# Pick up was today



## Josh (PA) (Jan 21, 2002)

well she's officially mine (for those not following along at home check this out the car )

Can't really add much beyond my review, it is sleeting/raining here today, so I drove it home extra cautiously. It is really beautiful though sitting in my garage. I'm thinking about taking her out for another drive tonight, but the weather is just so crappy.

I'll take pictures during the next sunny day and get them up here sometime. I just started a new job so my posting time is minimal.

:thumbup:


----------



## Jon Shafer (Dec 15, 2001)

Josh (PA) said:


> *well she's officially mine (for those not following along at home check this out the car )
> 
> Can't really add much beyond my review, it is sleeting/raining here today, so I drove it home extra cautiously. It is really beautiful though sitting in my garage. I'm thinking about taking her out for another drive tonight, but the weather is just so crappy.
> 
> ...


Congrats Josh!

Sleet, rain?

Keep it in the garage for now!!!

:thumbup:


----------



## PropellerHead (Jan 3, 2002)

Congrats on your purchase! Looks great. :thumbup: 

Just noticed on your original message that you based CPO warranty on production date. On my CPO 2000 540i6, both the CPO and factory warranty goes from in-service date. 

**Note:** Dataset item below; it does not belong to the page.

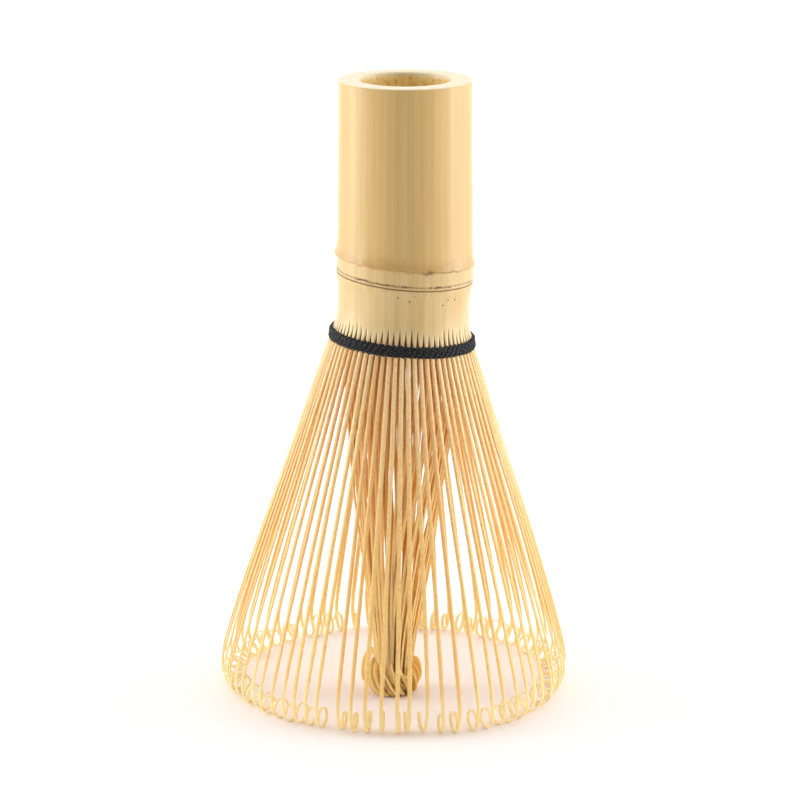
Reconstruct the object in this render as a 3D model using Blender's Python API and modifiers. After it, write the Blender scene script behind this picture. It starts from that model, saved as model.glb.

It was made in May, 2000 and not bought by the original owner until August 31, 2000. Since I bought the extension, my factory warranty paperwork shows 50K miles or August 2004, and the CPO paperwork shows warranty for 100K miles or August 31, 2006. :thumbup: I bought the car CPO in December, 2000 with only 2,400 miles. 

You may have a few more months on that warranty...:thumbup:


----------



## JST (Dec 19, 2001)

Josh (PA) said:


> *well she's officially mine (for those not following along at home check this out the car )
> 
> Can't really add much beyond my review, it is sleeting/raining here today, so I drove it home extra cautiously. It is really beautiful though sitting in my garage. I'm thinking about taking her out for another drive tonight, but the weather is just so crappy.
> 
> ...


The FIRST thing you need to buy is a good front strut tower brace. You will be amazed at the difference this makes in the feel of the car. I have the Strong Strut, which I'm very happy with, but UUC is supposedly introducing a magnesium bar sometime soon.

I talked to Rob L. from UUC about this new product, and he claims that magnesium resists heat expansion better than steel or aluminum, and therefore you don't get any camber change with a magnesium bar as the engine heats up. Sounds good to my non-expert ears, I guess.

Here's the Strong Strut website: http://www.strongstrut.com


----------



## AF (Dec 21, 2001)

Congrats Josh . . . she sure is a beauty . . . that M3 engine is very sweet !!!!


----------



## Josh (PA) (Jan 21, 2002)

Thanks for all your well wishes.

The weather still sucks around here, but man what a difference a car makes. This car is so smooth, so sure footed, so nearly perfect, I found myself calling my wife on my ride to class tonight just to tell her how happy I was with "our" new car. Next week is supposed to be sunny and in the 50s, my first chance to put the top down, crank the heat and the HK stereo up and have some real fun. 

Thanks for the info on the strut tower bar JST, I'll look into it. I must say though, this is such a change from the Audi I'll need to wait for the newness and M goodness to wear off before I even think of any add-ons/mods. 

Man life is good right now.


----------



## AF (Dec 21, 2001)

glad to hear your happy with it . . . I don't know if the other thread covered this but what year and how many miles are on it?


----------



## Josh (PA) (Jan 21, 2002)

It's a 1999 (delivered 2/25/99) and it had 37190 when I picked it up (37320 now)...


----------